The coastwise passenger statute, 46 U.S.C. § 55103 (recodified from former 46 U.S.C. App. § 289; Pub. L. 109-304, October 6, 2006), provides that no vessel may transport passengers between ports or places in the United States either directly or by way of a foreign port, upon a penalty of $300 for every passenger so transported and landed, unless it:
is wholly owned by citizens of the United States for purposes of engaging in the coastwise trade; and has been issued a certificate of documentation with a coastwise endorsement under chapter 121 of Title 46, United States Code, or is exempt from documentation but would otherwise be eligible for such a certificate and endorsement.

Under section 55103 (see 19 CFR 4.80(a)(5)), a “passenger” is any person carried aboard a vessel who is not connected with the operation of such vessel, her navigation, ownership, or business (19 CFR 4.50(b)). In this regard, as resolved in a June 5, 2002, Customs Bulletin notice (Vol. 36, No. 23, p. 50), persons transported on a vessel would be passengers unless they were “directly and substantially” connected with the operation, navigation, ownership, or business of that vessel itself.
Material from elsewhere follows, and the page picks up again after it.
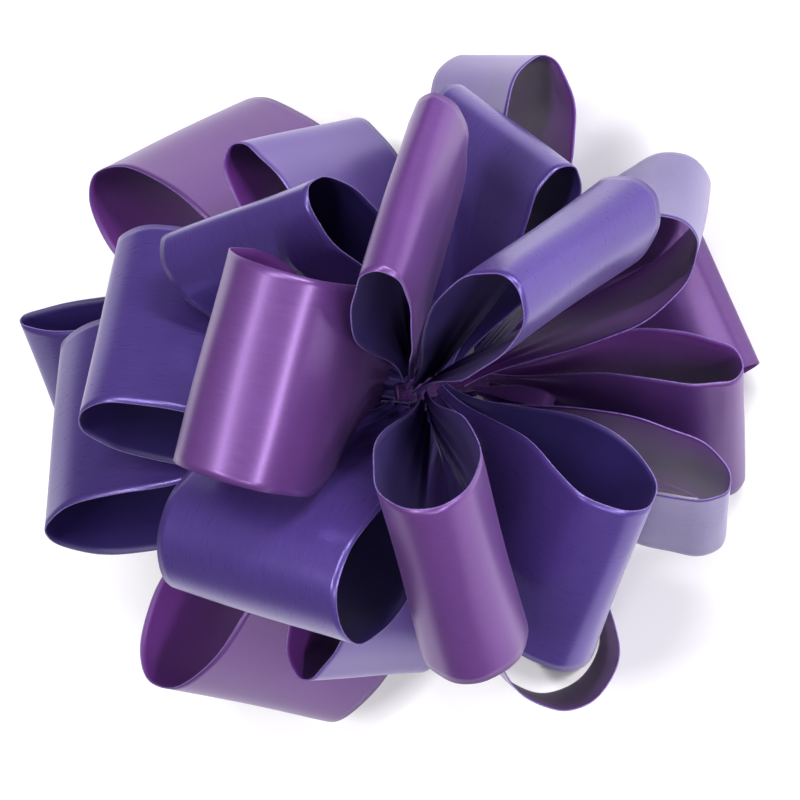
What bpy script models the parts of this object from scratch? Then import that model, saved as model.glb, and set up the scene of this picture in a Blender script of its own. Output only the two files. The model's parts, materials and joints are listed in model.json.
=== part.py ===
"""Pre-made gift bow: wide ribbon loops fanned out round a narrow tie, on an adhesive card.

Metres, +Z up. The origin is the centre of the release liner's underside. The front is -Y.
"""
import math
from collections import namedtuple

import bmesh
import bpy
import numpy as np

RIBBON_WIDTH = 0.0365
RIBBON_THICK = 0.0004
PINCHED_WIDTH = 0.22  # share of the ribbon's width left where a loop is pinched
PINCH_GAP = 0.0011  # between the two layers of a loop at its pinch
SPREAD_AT = 0.68  # share of the reach at which a loop has its whole width
LOOP_STEPS = 26
WIDTH_STEPS = 3

CARD_RADIUS = 0.016
PAD_RADIUS = 0.0145
LINER_THICK = 0.0003
PAD_THICK = 0.0018
CARD_THICK = 0.0008
GAP = 0.0003
TAB_LENGTH = 0.006
TAB_WIDTH = 0.009

FOOT_RADIUS = 0.0105
FOOT_NECK_RADIUS = 0.0022
FOOT_TOP = 0.0125
FOOT_PLEATS = 12

TIE_WIDTH = 0.0036
TIE_THICK = 0.0010
TIE_TOP = 0.058

DISC_SIDES = 48

VIOLET = (0.075, 0.045, 0.262, 1.0)
PLUM = (0.156, 0.053, 0.238, 1.0)
CARD_WHITE = (0.80, 0.79, 0.76, 1.0)
FOAM_WHITE = (0.86, 0.86, 0.84, 1.0)
LINER_TAN = (0.60, 0.44, 0.27, 1.0)

# A loop's pinch is at root_height, out from the axis by root_out and sideways by root_side.
# azimuth turns from the front towards +X, elevation rises from level, and roll turns the
# ribbon's width from level towards upright. Lengths in millimetres, angles in degrees.
Loop = namedtuple(
    "Loop",
    "name root_height azimuth elevation roll reach fullness root_out root_side colour",
)
LOOPS = (
    Loop("loop_low_back_right", 29, 138, -7, 66, 69, 20, 3.8, 1.0, PLUM),
    Loop("loop_low_back_left", 30.5, -141, -8, -63, 71, 21, 3.8, -0.5, PLUM),
    Loop("loop_side_back_right", 37.5, 116, -1, 81, 48, 10, 3.6, 0.0, PLUM),
    Loop("loop_side_back_left", 38.5, -118, 0, -82, 49, 10, 3.4, 0.5, PLUM),
    Loop("loop_back_low", 18.5, 176, -2, -32, 81, 10, 4.0, -1.0, VIOLET),
    Loop("loop_back_middle", 42, 181, 3, 34, 66, 18, 4.8, -1.0, VIOLET),
    Loop("loop_back_upper", 44, 160, 21, 41, 54, 16, 3.4, 0.5, VIOLET),
    Loop("loop_upper_back_right", 46.5, 116, 42, -25, 45, 11, 3.8, -0.5, VIOLET),
    Loop("loop_upper_back_left", 50, -121, 51, 12, 49, 22, 3.8, -0.5, VIOLET),
    Loop("loop_upper_side_right", 56, 52, 47, -68, 55, 10, 5.2, 0.5, PLUM),
    Loop("loop_upper_side_left", 54, -58, 48, 56, 55, 17, 4.6, 1.0, PLUM),
    Loop("loop_side_right", 22.5, 79, -5, -44, 51, 12, 4.4, -0.5, VIOLET),
    Loop("loop_side_left", 28, -84, -8, 62, 53, 20, 3.8, 0.0, VIOLET),
    Loop("loop_middle_front_right", 43, 60, 4, -31, 44, 10, 3.8, 0.5, VIOLET),
    Loop("loop_middle_front_left", 49, -48, 14, 24, 49, 16, 3.8, 0.5, VIOLET),
    Loop("loop_front_right", 37.5, 28, -8, -67, 51, 15, 3.4, -0.5, VIOLET),
    Loop("loop_front_left", 43, -32, -16, 63, 50, 11, 4.4, -1.0, VIOLET),
    Loop("loop_low_front_right", 16, 17, -17, 0, 38, 10, 4.0, 1.5, PLUM),
    Loop("loop_low_front_left", 29, -19, -16, 51, 44, 10, 4.0, 1.0, PLUM),
    Loop("loop_crown_front", 56, 24, 28, -80, 55, 13, 4.8, -1.0, VIOLET),
    Loop("loop_crown_back", 55, 135, 81, 21, 48, 22, 4.2, 0.5, PLUM),
)
TIE_END = Loop("tie_end", 35, -21, -9, -41, 14, 3.5, 3.9, 0.0, PLUM)


def clear_scene():
    for thing in list(bpy.data.objects):
        bpy.data.objects.remove(thing, do_unlink=True)


def material(name, colour, roughness):
    made = bpy.data.materials.new(name)
    made.use_nodes = True
    shader = made.node_tree.nodes["Principled BSDF"]
    shader.inputs["Base Color"].default_value = colour
    shader.inputs["Roughness"].default_value = roughness
    shader.inputs["Metallic"].default_value = 0.0
    return made


def add_object(name, mesh, colour, roughness):
    mesh.materials.append(material(name + "_material", colour, roughness))
    thing = bpy.data.objects.new(name, mesh)
    bpy.context.scene.collection.objects.link(thing)
    return thing


def mesh_from(name, build):
    shape = bmesh.new()
    build(shape)
    bmesh.ops.recalc_face_normals(shape, faces=shape.faces)
    mesh = bpy.data.meshes.new(name)
    shape.to_mesh(mesh)
    shape.free()
    return mesh


def ease(value):
    value = np.clip(value, 0.0, 1.0)
    return value * value * (3.0 - 2.0 * value)


def directions(loop):
    """The way a loop points, the way its ribbon's width runs, and the way it bulges."""
    azimuth, elevation, roll = np.radians([loop.azimuth, loop.elevation, loop.roll])
    out = np.array([math.sin(azimuth), -math.cos(azimuth), 0.0])
    level = np.array([math.cos(azimuth), math.sin(azimuth), 0.0])
    up = np.array([0.0, 0.0, 1.0])
    point = math.cos(elevation) * out + math.sin(elevation) * up
    rise = math.cos(elevation) * up - math.sin(elevation) * out
    width = math.cos(roll) * level + math.sin(roll) * rise
    return point, width, np.cross(width, point)


def pinch_point(loop):
    azimuth = math.radians(loop.azimuth)
    out = np.array([math.sin(azimuth), -math.cos(azimuth), 0.0])
    level = np.array([math.cos(azimuth), math.sin(azimuth), 0.0])
    up = np.array([0.0, 0.0, 1.0])
    return (loop.root_height * up + loop.root_out * out + loop.root_side * level) * 1e-3


def loop_surface(loop, round_share, across, ribbon_width):
    """The ribbon's middle surface: round_share runs 0..1 round the loop, across -0.5..0.5."""
    point, width, bulge = directions(loop)
    angle = 2.0 * math.pi * round_share
    along = (1.0 - np.cos(angle)) / 2.0
    swell = 1.54 * np.sin(angle) * np.sin(angle / 2.0) ** 2
    spread = PINCHED_WIDTH + (1.0 - PINCHED_WIDTH) * ease(along / SPREAD_AT) ** 0.9
    forward = loop.reach * 1e-3 * along
    sideways = loop.fullness * 0.5e-3 * swell + PINCH_GAP / 2.0 * np.cos(angle / 2.0)
    lateral = across * ribbon_width * spread
    return (
        pinch_point(loop)
        + forward[..., None] * point
        + sideways[..., None] * bulge
        + lateral[..., None] * width
    )


def ribbon_loop(loop, ribbon_width, thickness, steps, width_steps):
    round_share, across = np.meshgrid(
        np.linspace(0.0, 1.0, steps + 1),
        np.linspace(-0.5, 0.5, width_steps + 1),
        indexing="ij",
    )
    points = loop_surface(loop, round_share, across, ribbon_width).reshape(-1, 3)
    row = width_steps + 1
    faces = [
        (i * row + j, (i + 1) * row + j, (i + 1) * row + j + 1, i * row + j + 1)
        for i in range(steps)
        for j in range(width_steps)
    ]
    mesh = bpy.data.meshes.new(loop.name)
    mesh.from_pydata(points.tolist(), [], faces)
    mesh.shade_smooth()
    thing = add_object(loop.name, mesh, loop.colour, 0.32)
    solidify = thing.modifiers.new("thickness", "SOLIDIFY")
    solidify.thickness = thickness
    solidify.offset = 0.0
    return thing


def extrude_outline(name, outline, bottom, top, colour, roughness):
    def build(shape):
        face = shape.faces.new([shape.verts.new((x, y, bottom)) for x, y in outline])
        made = bmesh.ops.extrude_face_region(shape, geom=[face])
        raised = [v for v in made["geom"] if isinstance(v, bmesh.types.BMVert)]
        bmesh.ops.translate(shape, verts=raised, vec=(0.0, 0.0, top - bottom))

    return add_object(name, mesh_from(name, build), colour, roughness)


def disc_outline(radius):
    turns = [2.0 * math.pi * k / DISC_SIDES for k in range(DISC_SIDES)]
    return [(radius * math.cos(turn), radius * math.sin(turn)) for turn in turns]


def tabbed_outline(radius):
    """A disc with a round-ended pull tab at the back."""
    half = math.asin(TAB_WIDTH / 2.0 / radius)
    start = math.pi / 2.0 + half
    sweep = 2.0 * math.pi - 2.0 * half
    outline = []
    for k in range(DISC_SIDES + 1):
        turn = start + sweep * k / DISC_SIDES
        outline.append((radius * math.cos(turn), radius * math.sin(turn)))
    tab_y = radius + TAB_LENGTH - TAB_WIDTH / 2.0
    for k in range(9):
        turn = math.pi * k / 8.0
        outline.append(
            (TAB_WIDTH / 2.0 * math.cos(turn), tab_y + TAB_WIDTH / 2.0 * math.sin(turn))
        )
    return outline


def make_base():
    """The release liner, the foam pad above it and the backing card on top."""
    pad_bottom = LINER_THICK + GAP
    card_bottom = pad_bottom + PAD_THICK + GAP
    card_top = card_bottom + CARD_THICK
    extrude_outline(
        "release_liner", tabbed_outline(CARD_RADIUS), 0.0, LINER_THICK, LINER_TAN, 0.5
    )
    extrude_outline(
        "foam_pad", disc_outline(PAD_RADIUS), pad_bottom, pad_bottom + PAD_THICK, FOAM_WHITE, 0.9
    )
    extrude_outline(
        "backing_card", disc_outline(CARD_RADIUS), card_bottom, card_top, CARD_WHITE, 0.7
    )
    return card_top + GAP


def make_foot(bottom):
    """The gathered ribbon ends that stand on the card and narrow up to the tie."""
    levels = 5
    sides = FOOT_PLEATS * 4

    def build(shape):
        rings = []
        for level in range(levels + 1):
            share = level / levels
            radius = FOOT_RADIUS + (FOOT_NECK_RADIUS - FOOT_RADIUS) * ease(share)
            pleat = 0.09 * radius * (1.0 - 0.7 * share)
            ring = []
            for k in range(sides):
                turn = 2.0 * math.pi * k / sides
                reach = radius + pleat * math.cos(FOOT_PLEATS * turn)
                height = bottom + (FOOT_TOP - bottom) * share
                ring.append(
                    shape.verts.new((reach * math.cos(turn), reach * math.sin(turn), height))
                )
            rings.append(ring)
        for low, high in zip(rings, rings[1:]):
            for k in range(sides):
                following = (k + 1) % sides
                shape.faces.new((low[k], low[following], high[following], high[k]))
        shape.faces.new(rings[0][::-1])
        shape.faces.new(rings[-1])

    add_object("ribbon_foot", mesh_from("ribbon_foot", build), PLUM, 0.35)


def make_tie():
    """The narrow ribbon that runs up through the pinches."""
    half_width = TIE_WIDTH / 2.0
    half_thick = TIE_THICK / 2.0
    turns = [2.0 * math.pi * k / 16 for k in range(16)]
    outline = [(half_width * math.cos(turn), half_thick * math.sin(turn)) for turn in turns]
    extrude_outline("tie_ribbon", outline, FOOT_TOP + GAP, TIE_TOP, PLUM, 0.35)


def main():
    clear_scene()
    foot_bottom = make_base()
    make_foot(foot_bottom)
    make_tie()
    for loop in LOOPS:
        ribbon_loop(loop, RIBBON_WIDTH, RIBBON_THICK, LOOP_STEPS, WIDTH_STEPS)
    ribbon_loop(TIE_END, TIE_WIDTH, RIBBON_THICK, 16, 1)


main()
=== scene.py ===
"""Looks of a pre-made gift bow: satin ribbon loops, their tie and their adhesive base."""
import json
import math
from collections import namedtuple

import bpy
import numpy as np
from mathutils import Matrix, Vector

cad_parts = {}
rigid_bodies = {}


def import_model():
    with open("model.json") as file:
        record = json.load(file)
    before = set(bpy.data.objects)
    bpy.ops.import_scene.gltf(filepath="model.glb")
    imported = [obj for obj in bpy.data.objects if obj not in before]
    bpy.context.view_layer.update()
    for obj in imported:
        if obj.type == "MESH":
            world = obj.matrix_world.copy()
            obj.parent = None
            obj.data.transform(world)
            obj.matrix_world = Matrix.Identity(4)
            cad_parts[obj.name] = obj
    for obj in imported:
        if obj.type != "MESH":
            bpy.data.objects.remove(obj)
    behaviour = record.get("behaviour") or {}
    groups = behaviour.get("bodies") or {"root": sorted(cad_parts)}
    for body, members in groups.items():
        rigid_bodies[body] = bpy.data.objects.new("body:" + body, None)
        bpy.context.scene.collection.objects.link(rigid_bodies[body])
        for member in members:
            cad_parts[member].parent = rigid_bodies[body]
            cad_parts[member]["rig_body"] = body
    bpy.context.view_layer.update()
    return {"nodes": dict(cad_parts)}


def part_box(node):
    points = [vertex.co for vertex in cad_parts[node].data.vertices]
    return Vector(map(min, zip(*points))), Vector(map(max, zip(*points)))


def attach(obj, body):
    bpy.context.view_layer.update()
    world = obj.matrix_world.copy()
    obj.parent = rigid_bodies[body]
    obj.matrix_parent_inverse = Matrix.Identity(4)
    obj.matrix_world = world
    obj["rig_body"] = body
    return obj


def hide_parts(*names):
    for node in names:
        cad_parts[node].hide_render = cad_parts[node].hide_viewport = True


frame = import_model()

# ---------------------------------------------------------------- ribbon, as the CAD has it
RIBBON_WIDTH = 0.0365
PINCHED_WIDTH = 0.22  # share of the ribbon's width left where a loop is pinched
PINCH_GAP = 0.0011  # between the two layers of a loop at its pinch
SPREAD_AT = 0.68  # share of the reach at which a loop has its whole width
SPREAD_POWER = 0.9
SWELL_SCALE = 1.54  # brings the swell's peak to 1
TIE_WIDTH = 0.0036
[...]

In the current context, Headquarters ruling 116752 (November 3, 2006), is instructive in explaining the operative administrative law applicable herein, as follows:

[T]he Customs Service [now Customs and Border Protection (CBP)] has repeatedly ruled that if any persons are transported coastwise who are bona fide agents of the line or officers of companies acting as such agents and if such persons while on the voyage are concerned with observing and appraising the facilities offered, such personsare not ‘passengers’ under section 289 [55103] and § 4.50(b) (emphasis added) (HQ 103410, of May 5, 1978 (operations manager of freight line transported coastwise aboard freight line’s vessel to observe vessel’s operational pattern thereby deemed connected with operation and business of vessel so as not to be a passenger when being transported for this purpose)). HQ 116752.

Further, we note that in accordance with previous Headquarters rulings, workmen, technicians, or observers transported by vessel between ports of the United States are not classified as “passengers” within the meaning of 19 CFR § 4.50(b) and 46 U.S.C. § 55103 if they are required to be on board to contribute to the accomplishment of the operation or navigation of the vessel during the voyage, or are on board because of a necessary vessel ownership or business interest during the voyage. HQ 101699 (November 5, 1975); see also HQ 116721 (September 25, 2006), quoting HQ 101699.

To the extent that the aforementioned corporate employees would be engaged in any shipboard activities while traveling on the foreign-flagged vessel between coastwise ports that would be “directly and substantially” related to the operation or business of the vessel itself, such individuals would not be considered to be passengers (see HQ 116659 (May 19, 2006), referencing the “direct and substantial” test). The aforementioned activities satisfy the requisite criteria in this regard.

Accordingly, the coastwise transportation of the three individuals aboard their employer’s foreign-flagged vessel for the purposes stated above would not violate 46 U.S.C. § 55103.


The use of a foreign-flagged vessel to transport corporate employees from one U.S. port to another U.S. port for the purposes discussed above would not constitute a violation of 46 U.S.C. § 55103.